When Jesus saw injustice, He addressed it, He didn’t let it just pass by.
USE YOUR VOICE
God has shown me my own voice in all of this. I am now not afraid to have conversations with people about race. And now people feel comfortable talking with me about it. And a dialogue has been created and a space opened for us to move toward ending racism.
Amidst all of the amazing things God is using me for, I’m feeling so totally overwhelmed and trying to remain hopeful, but it’s so hard right now. And I’ve tried to turn to the Bible to find that perfect verse that makes everything seem right again. I haven’t found it yet for this time.
Everything in me wants to sprinkle some sunshine and magic over all of this and open my eyes and see that it’s fixed, but that’s not how this is going down. For the first time, I’ve spent a lot of time sitting in the pain in trying to understand why God would let such injustices happen.
I’ve tried reading through some of the Psalms by reading other people’s prayers as my own because sometimes I can’t find the words to say.
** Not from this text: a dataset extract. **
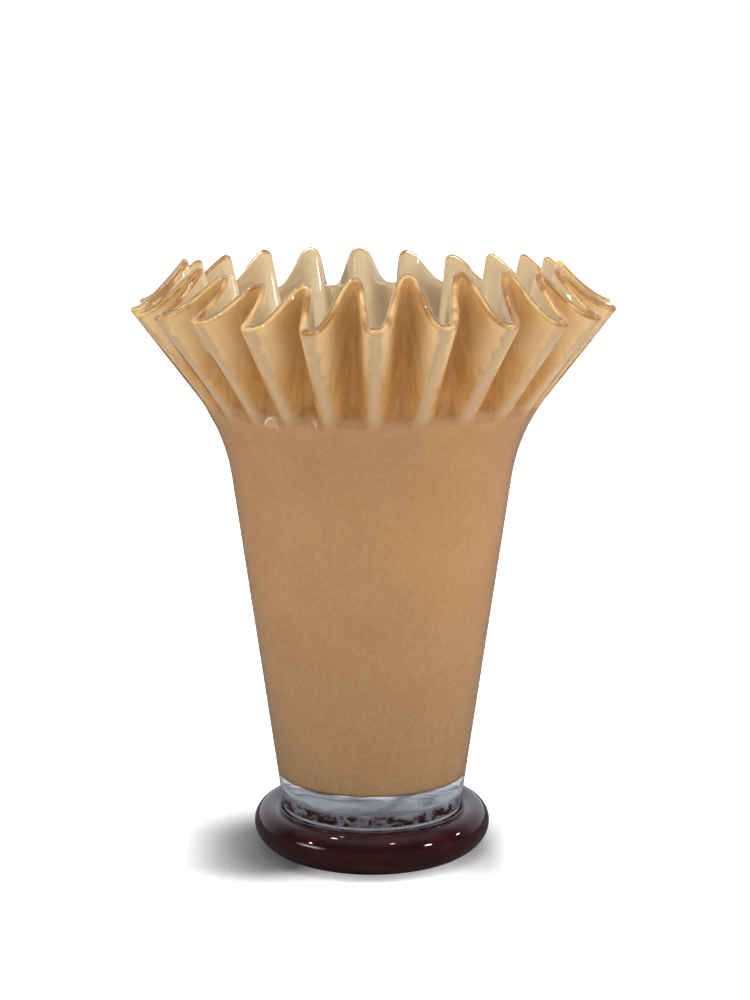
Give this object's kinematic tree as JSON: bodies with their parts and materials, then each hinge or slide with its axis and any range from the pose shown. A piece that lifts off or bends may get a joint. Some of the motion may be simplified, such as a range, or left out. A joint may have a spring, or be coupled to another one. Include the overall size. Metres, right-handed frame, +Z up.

When I can find the words, my prayers sound something like, “I can’t see how You can let this happen to my people, but I’m really trying to believe in Your power and goodness and justice, and that change can and will be made.”
LIVE OUT YOUR FAITH
With that being said, I encourage you to reflect and spend time thinking about racism and how it has played a role in your life, REGARDLESS of what you look like. Sit through the uncomfortable parts of it and talk about it with people who love and care for you.
James 2:14-26 talks about faith and action. Take a minute and go read it. I challenge you to read that passage and work in the idea of racism.